Masculinidad y Periferia

En 2005 trabajé durante un semestre ayudando a un amigo a editar un docu-ficción construído en base a una veintena de cintas que él había grabado en Sao Paulo con la idea de construir la obra que le permitiese mostrar su talento como cineasta. Mi amigo se encontraba en California (donde yo hacía un año de intercambio gracias a una beca) trabajando en una fábrica de chips para computadoras. Su oficio verdadero había sido el de patinar profesionalmente skateboard. Había llegado a los Estados Unidos con un auspicio que cubría parte de sus gastos y como tenía que competir con muchachos locales que tenían a sus padres para respaldarlos, tuvo pronto que dejar de patinar y encontrar un trabajo con el cual sustentar su permanencia ilegal en USA.

Mi amigo era un tipo que se aproximaba a la treintena, ya habían pasado algunos años desde que había dejado de patinar, pero su cuerpo seguía manteniendo el mismo control de sus fibras. Se había logrado asociar a un grupo de capoeira en donde su progreso fue rápido gracias a que la danza-lucha le permitía lidiar con su angustia. Mi amigo estaba soltero y se debatía entre las pasiones que despertaba su cuerpo atlético y la posibilidad de que flirtear con una de las estudiantes le pudiera costar su ticket adelantado a casa. Yo había encontrado en ese mismo grupo de capoeira el mismo tratamiento para mi angustia, después de haber sido rechazado por la familia de una gringa con la que me quería casar. 

La película fue muy difícil de armar.
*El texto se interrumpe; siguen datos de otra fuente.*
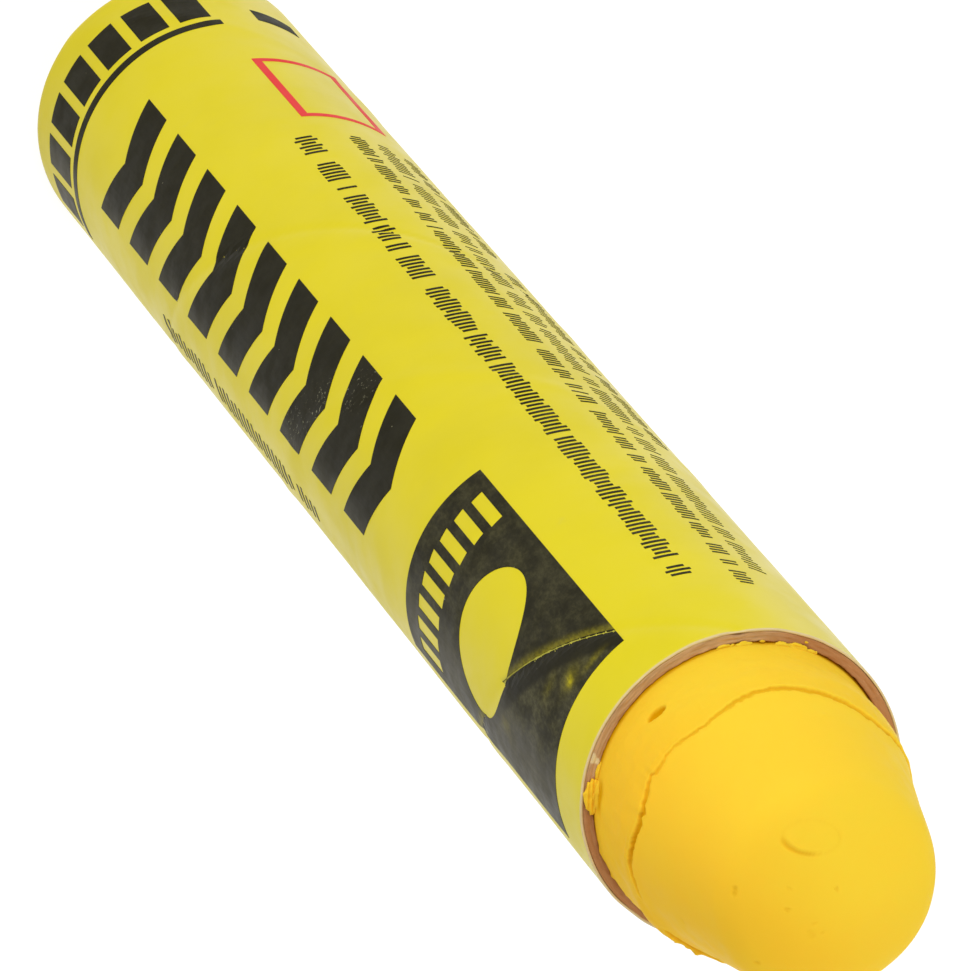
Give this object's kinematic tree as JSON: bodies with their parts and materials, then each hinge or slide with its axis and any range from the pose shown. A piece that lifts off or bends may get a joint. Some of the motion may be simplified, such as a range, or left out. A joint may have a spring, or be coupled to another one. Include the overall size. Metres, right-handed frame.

Mi amigo había aprendido a manejar la cámara haciendo videos de skate y tenía la idea de mostrar la vida de un habitante de la periferia de Sao Paulo, en un traslado que este hacía desde su barrio hasta el centro de la ciudad, donde se encuentra una conocida rueda de capoeira. El escenario final era entonces la Plaza de la República. Su paso debía permitirnos entender las cuatro castas que conformaban la ciudad más económicamente activa del gigante de sudamérica: la favela, la periferia, la clase media y el downtown donde se encontraban los rascacielos y según mi amigo, la gente más poderosa.

El loggear (revisar y catalogar) las cintas fue lo que más tiempo nos tomó. Tuvimos que encontrar un esquema para estructurar la narración en base a escenas que él había dirigido con actores improvisados representando situaciones del día a día. No había un argumento escrito, solo situaciones, impresionantemente realistas, como la de una batalla entre pandillas en un parque y la consecuente llegada de la policía (lo cual no había sido preparado por la producción). Lo que tenía mi amigo para sustentar su narración era un grupo de canciones cuyas letras narraban algo que hacía referencia a lo que sucedía y ampliaban el debate hacia el gran drama que envolvía a la nación brasileña.

Colocamos las canciones como pega entre las uniones de este mediometraje que era mucho más ambicioso que cualquier proyecto que hubiera visto en la universidad, tanto en California, como en Quito. La música parecía calzar perfectamente para el tono del docu-ficción, a ratos como si estuviera compuesta para musicalizar el paso del personaje principal, interpretado por mi amigo (hacía la función de director-actor), por callejones, autopistas, rieles del tren, veredas, parques, subterráneos, la plaza y el ascensor de uno de los edificios del centro de la ciudad.

El ejercicio de acompañar a mi amigo a construir la obra que debía ayudarle a recuperar un membrete atractivo en la sociedad, el de cineasta, después de haber perdido el de skater profesional, inscribió en mí la noción de que en ese gran mercado en el que todos servimos, el membrete puede ser confundido con la persona. Mi amigo estaba buscando el sueño americano partiendo desde el punto en el que se había acabado su sueño brasileño. La película era un mapa de su descontento, un mapa trazado con pericia y precisión que no dejaba oportunidad para dudar porque él había salido de una ciudad en la que gozaba de la legalidad, para pasar a ser el trabajador de una fábrica de chips que tenía que escabullirse de los controles migratorios en base a la práctica de un autocontrol que iba más allá de mis concepciones de la masculinidad. Mi amigo vivía su soltería como el membrete que le permitía la mínima cantidad de libertad necesaria para sobrevivir en un medio en el que el más ligero desliz le podía costar el tener que enfrentarse con el que desde el comienzo nunca tuviera oportunidad. Había nacido atrapado entre dos placas tectónicas que no terminaron de acomodarse: su talento y su nacionalidad.